#### Exercise details:
Print exactly those lines that run from the beginning of the data to the line bearing "POLISH_ZONE, 1.0, CREST_POLISH))", inclusive.

#### Given information:
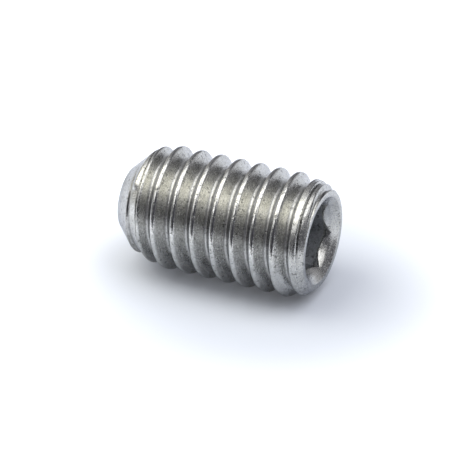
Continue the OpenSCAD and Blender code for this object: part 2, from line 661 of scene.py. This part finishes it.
def steel_colour(tree, vector, grain, pits, in_socket, painted_tones):
    """Patchy grey with a darker grain and dark pits, a painted highlight on the crests, painted
    shade on the ends and a cooler painted shade in the hexagon.
    """
    patches = noise_at(tree, vector, PATCH_SCALE, PATCH_DETAIL, PATCH_CRISPNESS)
    tone = mix_colours(tree, ramp(tree, patches, USED), STEEL_DARK, STEEL_PALE)
    dark = calculate(
        tree, "MULTIPLY", ramp(tree, grain, GRAIN_USED, *GRAIN_TONE), share(tree, pits, PIT_TONE),
    )
    # painted highlight on the crests and painted shade on the ends
    for shade in painted_tones:
        dark = calculate(tree, "MULTIPLY", dark, shade)
    speckled = mix_colours(tree, 1.0, tone, dark, "MULTIPLY")
    # bluish painted shade inside the hexagon
    return mix_colours(tree, in_socket, speckled, SOCKET_PAINTED_SHADE_TINT, "MULTIPLY")


def steel_roughness(tree, streaks, grain, in_groove, in_socket, rad):
    """Satin that varies with the streaks, duller in the grooves and polished on the crests."""
    rough = calculate(
        tree, "ADD",
        ramp(tree, streaks, USED, *STREAK_DULLNESS),
        ramp(tree, grain, USED, 0.0, GRAIN_DULLNESS),
    )
    rough = calculate(tree, "ADD", rough, calculate(tree, "MULTIPLY", in_groove, GROOVE_DULLNESS))
    rough = calculate(tree, "ADD", rough, calculate(tree, "MULTIPLY", in_socket, SOCKET_DULLNESS))
    return calculate(tree, "MULTIPLY", rough, ramp(tree, rad, POLISH_ZONE, 1.0, CREST_POLISH))


def steel_relief(tree, streaks, grain, pits, in_socket):
    """Normals of the streaks, the grain and the pits, and gives the node's output."""
    relief = calculate(
        tree, "ADD",
        calculate(tree, "MULTIPLY", streaks, STREAK_RELIEF),
        calculate(tree, "MULTIPLY", grain, GRAIN_RELIEF),
    )
    relief = calculate(tree, "SUBTRACT", relief, calculate(tree, "MULTIPLY", pits, PIT_RELIEF))
    relief = calculate(tree, "SUBTRACT", relief, RELIEF_LEVEL)
    relief = calculate(tree, "MULTIPLY", relief, share(tree, in_socket, SOCKET_RELIEF))
    bumps = add_node(tree, "ShaderNodeBump", Strength=1.0, Distance=RELIEF_DEPTH * MM)
    tree.links.new(relief, bumps.inputs["Height"])
    return bumps.outputs["Normal"]


def steel():
    """The finish of the whole screw."""
    mat = bpy.data.materials.new("rolled_stainless_steel")
    mat.use_nodes = True
    tree = mat.node_tree
    shader = tree.nodes["Principled BSDF"]
    shader.inputs["Metallic"].default_value = 1.0
    shader.inputs["Specular Tint"].default_value = (*STEEL_AT_GRAZING, 1)
    streaks = add_node(tree, "ShaderNodeGroup", node_tree=rolling_streaks()).outputs["Streaks"]
    surface = add_node(tree, "ShaderNodeGroup", node_tree=surface_grain())
    grain = surface.outputs["Grain"]
    pits = surface.outputs["Pits"]
    vector = place_in_mm(tree)
    x, y, z = parts_of(tree, vector)
    rad = radius_of(tree, x, y)
    in_socket = socket_mask(tree, rad, z)
    # The crests get a painted highlight and both ends painted shade
    painted_tones = (
        ramp(tree, rad, CREST_HIGHLIGHT_ZONE, 1.0, CREST_PAINTED_HIGHLIGHT),
        share(tree, end_mask(tree, z), END_PAINTED_SHADE),
    )
    colour = steel_colour(tree, vector, grain, pits, in_socket, painted_tones)
    rough = steel_roughness(tree, streaks, grain, groove_mask(tree, rad, z), in_socket, rad)
    relief = steel_relief(tree, streaks, grain, pits, in_socket)
    tree.links.new(colour, shader.inputs["Base Color"])
    tree.links.new(rough, shader.inputs["Roughness"])
    tree.links.new(relief, shader.inputs["Normal"])
    return mat


# ---------------------------------------------------------------------------
# Studio: the screw is lit and seen as it lies on its side. The floor it then
# lies on is an upright plane in this frame, and OVER points away from it.
# ---------------------------------------------------------------------------
OVER_TURN = math.radians(-47.1)
LOOK_DOWN = math.radians(30.38)
SWING = math.radians(65.74)
MIDDLE = Vector((0, 0, LENGTH / 2))
OVER = Vector((math.cos(OVER_TURN), math.sin(OVER_TURN), 0))
ALONG = Vector((0, 0, 1))
ACROSS = ALONG.cross(OVER)

LENS = 234.3
SENSOR = 36
NEAREST_SEEN = 0.001
FURTHEST_SEEN = 10
# Place of the camera from the screw's middle, in millimetres
CAMERA_RIGHT = 0.201
CAMERA_UP = -0.553
CAMERA_BACK = 140.404

# Grey walls stand round the screw. Each reaches between two azimuths, up to an elevation, at a
# distance, and has its own tone. High walls stand behind the others.
WALL_AWAY = 0.3
HIGH_WALL_AWAY = 0.33
WALL_STEPS = 16
WALLS = {
    "front_wall": ((-42, 28), 66, WALL_AWAY, (0.065, 0.065, 0.08)),
    "right_wall": ((28, 108), 37, WALL_AWAY, (0.18, 0.18, 0.20)),
    "back_right_wall": ((114, 150), 24, WALL_AWAY, (0.6, 0.6, 0.62)),
    "far_right_high_wall": ((108, 170), 60, HIGH_WALL_AWAY, (0.16, 0.16, 0.18)),
    "far_wall": ((170, 196), 50, WALL_AWAY, (0.38, 0.38, 0.40)),
    "far_left_wall": ((-164, -95), 36, WALL_AWAY, (0.86, 0.85, 0.80)),
    "far_left_high_wall": ((-164, -118), 68, HIGH_WALL_AWAY, (0.42, 0.42, 0.43)),
    "left_wall": ((-95, -62), 36, WALL_AWAY, (0.25, 0.25, 0.26)),
    "front_left_wall": ((-62, -42), 31, WALL_AWAY, (0.285, 0.285, 0.295)),
}

# Softboxes, at one distance. Each has an elevation and an azimuth in degrees, a width and a
# height, a brightness and a colour.
SOFTBOX_AWAY = 0.25
WARM = (1, 0.97, 0.81)
WHITE = (1, 1, 1)
SOFTBOXES = {
    "key_softbox": (59, -99, 0.175, 0.19, 2.25, WARM),
    "front_left_softbox": (41, -54, 0.035, 0.09, 1.7, WHITE),
    "right_softbox": (58, 76, 0.25, 0.25, 1.2, WHITE),
    "overhead": (86, -60, 0.30, 0.30, 0.5, WHITE),
}

# The floor is square, and ends a little in front of the screw
FLOOR_HALF = 0.5
FLOOR_FRONT = 0.017
FLOOR_COLOUR = (0.63, 0.67, 0.76)
FLOOR_GLOW = (0.70, 0.70, 0.70)
# The floor's own glow grows from a little beside the screw to full at this distance, so that the
# weaker glow near the screw paints a shadow there
FADE_WIDE = 13.5
FADE_LONG = 14.5
FADE_FROM = 0.37
GLOW_IN_PAINTED_SHADOW = 0.09
# The middle of this painted shadow lies off the screw's middle, on this azimuth
SHADE_OFF = 2.3
SHADE_WAY = math.radians(55)


def way(elevation, azimuth):
    """Direction at an elevation above the floor and an azimuth from the camera, to its right."""
    front = ALONG * math.cos(SWING) + ACROSS * math.sin(SWING)
    right = OVER.cross(front)
    level = front * math.cos(azimuth) + right * math.sin(azimuth)
    return level * math.cos(elevation) + OVER * math.sin(elevation)


def make_camera():
    data = bpy.data.cameras.new("camera")
    data.lens = LENS
    data.sensor_width = SENSOR
    data.clip_start = NEAREST_SEEN
    data.clip_end = FURTHEST_SEEN
    cam = bpy.data.objects.new("camera", data)
    bpy.context.scene.collection.objects.link(cam)
    back = way(LOOK_DOWN, 0.0)
    right = OVER.cross(back).normalized()
    up = back.cross(right)
    place = MIDDLE + CAMERA_RIGHT * right + CAMERA_UP * up + CAMERA_BACK * back
    turn = Matrix((right, up, back)).transposed()
    cam.matrix_world = Matrix.Translation(place * MM) @ turn.to_4x4()
    bpy.context.scene.camera = cam


def bare_material(name):
    """A material, its node tree, and its output, which is the only node."""
    mat = bpy.data.materials.new(name)
    mat.use_nodes = True
    tree = mat.node_tree
    tree.nodes.clear()
    return mat, tree, add_node(tree, "ShaderNodeOutputMaterial")


def set_on_floor(bm, first, ahead=0.0):
    """Turns a mesh from the XY plane onto the floor, with +X along a way on it."""
    turn = Matrix((first, OVER.cross(first), OVER)).transposed().to_4x4()
    below_screw = (MIDDLE - OVER * CREST_RAD) * MM
    place = Matrix.Translation(first * ahead + below_screw)
    bmesh.ops.transform(bm, matrix=place @ turn, verts=bm.verts)


def rays_that_see(tree):
    """1 for the camera's own rays and those that come by way of metal or glass."""
    path = add_node(tree, "ShaderNodeLightPath").outputs
    seen = calculate(tree, "MAXIMUM", path["Is Camera Ray"], path["Is Transmission Ray"])
    return calculate(tree, "MAXIMUM", seen, path["Is Glossy Ray"])


def glow_beyond_painted_shadow(tree):
    """Little beside the screw, where the weaker glow paints a shadow, and 1 where the floor's glow
    is full.
    """
    coords = add_node(tree, "ShaderNodeTexCoord")
    centred = add_node(tree, "ShaderNodeMapping", vector_type="TEXTURE")
    shade = MIDDLE + way(0.0, SHADE_WAY) * SHADE_OFF
    centred.inputs["Location"].default_value = shade * MM
    centred.inputs["Scale"].default_value = (FADE_WIDE * MM, FADE_WIDE * MM, FADE_LONG * MM)
    tree.links.new(coords.outputs["Object"], centred.inputs["Vector"])
    away = add_node(tree, "ShaderNodeVectorMath", operation="LENGTH")
    tree.links.new(centred.outputs["Vector"], away.inputs[0])
    return ramp(tree, away.outputs["Value"], (FADE_FROM, 1.0), GLOW_IN_PAINTED_SHADOW, 1.0)


def floor_paper():
    """Pale paper that glows away from the screw, with a painted shadow where its glow is weaker near
    the screw, and is clear when seen from behind.
    """
    mat, tree, out = bare_material("pale_floor")
    paper = add_node(tree, "ShaderNodeBsdfDiffuse", Color=(*FLOOR_COLOUR, 1))
    emit = add_node(tree, "ShaderNodeEmission", Color=(*FLOOR_GLOW, 1))
    # the glow is weaker near the screw, which paints a shadow round it
    strength = calculate(tree, "MULTIPLY", rays_that_see(tree), glow_beyond_painted_shadow(tree))
    tree.links.new(strength, emit.inputs["Strength"])
    both = add_node(tree, "ShaderNodeAddShader")
    tree.links.new(paper.outputs[0], both.inputs[0])
    tree.links.new(emit.outputs[0], both.inputs[1])
    clear = add_node(tree, "ShaderNodeBsdfTransparent")
    side = add_node(tree, "ShaderNodeNewGeometry")
    one_way = add_node(tree, "ShaderNodeMixShader")
    tree.links.new(side.outputs["Backfacing"], one_way.inputs[0])
    tree.links.new(both.outputs[0], one_way.inputs[1])
    tree.links.new(clear.outputs[0], one_way.inputs[2])
    tree.links.new(one_way.outputs[0], out.inputs["Surface"])
    return mat


def make_floor():
    bm = bmesh.new()
    bmesh.ops.create_grid(bm, x_segments=1, y_segments=1, size=FLOOR_HALF)
    set_on_floor(bm, way(0.0, 0.0), FLOOR_FRONT - FLOOR_HALF)
    floor = add_mesh("floor", bm)
    floor.data.materials.append(floor_paper())


def make_world():
    world = bpy.data.worlds.new("white_backdrop")
    bpy.context.scene.world = world
    world.use_nodes = True
    world.node_tree.nodes["Background"].inputs["Color"].default_value = (*WHITE, 1)


def glow(name, tone):
    """A material that only glows, in a tone."""
    mat, tree, out = bare_material(name)
    emit = add_node(tree, "ShaderNodeEmission", Color=(*tone, 1), Strength=1.0)
    tree.links.new(emit.outputs[0], out.inputs["Surface"])
    return mat


def make_wall(name, reach, top, away, tone):
    """An upright arc of wall round the screw, seen only by the steel and the floor."""
    start, end = (math.radians(a) for a in reach)
    bm = bmesh.new()
    # the foot is far below the floor, where nothing sees its edge
    foot = bm.verts.new((away, 0, -away / 2))
    head = bm.verts.new((away, 0, away * math.tan(math.radians(top))))
    bm.edges.new((foot, head))
    bmesh.ops.spin(
        bm, geom=bm.verts[:] + bm.edges[:], cent=(0, 0, 0), axis=(0, 0, 1),
        angle=end - start, steps=WALL_STEPS,
    )
    set_on_floor(bm, way(0.0, start))
    wall = add_mesh(name, bm)
    wall.data.materials.append(glow(name, tone))
    wall.visible_camera = False


def add_softbox(name, elevation, azimuth, width, height, brightness, colour):
    """An area light that faces the screw's middle and is as bright as a glow of its strength."""
    data = bpy.data.lights.new(name, "AREA")
    data.shape = "RECTANGLE"
    data.size = width
    data.size_y = height
    data.energy = brightness * math.pi * width * height
    data.color = colour
    light = bpy.data.objects.new(name, data)
    bpy.context.scene.collection.objects.link(light)
    to_light = way(math.radians(elevation), math.radians(azimuth))
    light.location = MIDDLE * MM + to_light * SOFTBOX_AWAY
    light.rotation_mode = "QUATERNION"
    light.rotation_quaternion = to_light.to_track_quat("Z", "Y")
    light.visible_camera = False


screw = make_screw()
screw.data.materials.append(steel())
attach(screw, "root")
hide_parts("set_screw")

make_floor()
make_world()
for wall_name, wall in WALLS.items():
    make_wall(wall_name, *wall)
for softbox_name, softbox in SOFTBOXES.items():
    add_softbox(softbox_name, *softbox)
make_camera()

bpy.context.scene.view_settings.view_transform = "Standard"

#### Result of the exercise:
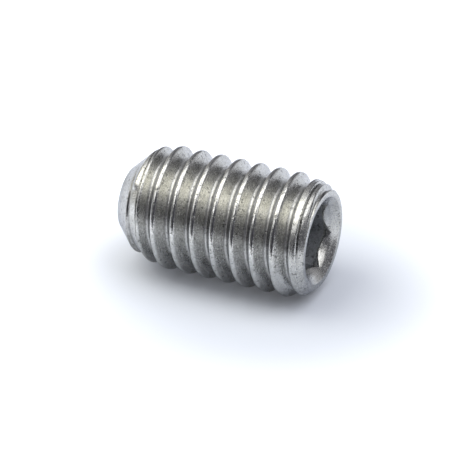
Continue the OpenSCAD and Blender code for this object: part 2, from line 661 of scene.py. This part finishes it.
def steel_colour(tree, vector, grain, pits, in_socket, painted_tones):
    """Patchy grey with a darker grain and dark pits, a painted highlight on the crests, painted
    shade on the ends and a cooler painted shade in the hexagon.
    """
    patches = noise_at(tree, vector, PATCH_SCALE, PATCH_DETAIL, PATCH_CRISPNESS)
    tone = mix_colours(tree, ramp(tree, patches, USED), STEEL_DARK, STEEL_PALE)
    dark = calculate(
        tree, "MULTIPLY", ramp(tree, grain, GRAIN_USED, *GRAIN_TONE), share(tree, pits, PIT_TONE),
    )
    # painted highlight on the crests and painted shade on the ends
    for shade in painted_tones:
        dark = calculate(tree, "MULTIPLY", dark, shade)
    speckled = mix_colours(tree, 1.0, tone, dark, "MULTIPLY")
    # bluish painted shade inside the hexagon
    return mix_colours(tree, in_socket, speckled, SOCKET_PAINTED_SHADE_TINT, "MULTIPLY")


def steel_roughness(tree, streaks, grain, in_groove, in_socket, rad):
    """Satin that varies with the streaks, duller in the grooves and polished on the crests."""
    rough = calculate(
        tree, "ADD",
        ramp(tree, streaks, USED, *STREAK_DULLNESS),
        ramp(tree, grain, USED, 0.0, GRAIN_DULLNESS),
    )
    rough = calculate(tree, "ADD", rough, calculate(tree, "MULTIPLY", in_groove, GROOVE_DULLNESS))
    rough = calculate(tree, "ADD", rough, calculate(tree, "MULTIPLY", in_socket, SOCKET_DULLNESS))
    return calculate(tree, "MULTIPLY", rough, ramp(tree, rad, POLISH_ZONE, 1.0, CREST_POLISH))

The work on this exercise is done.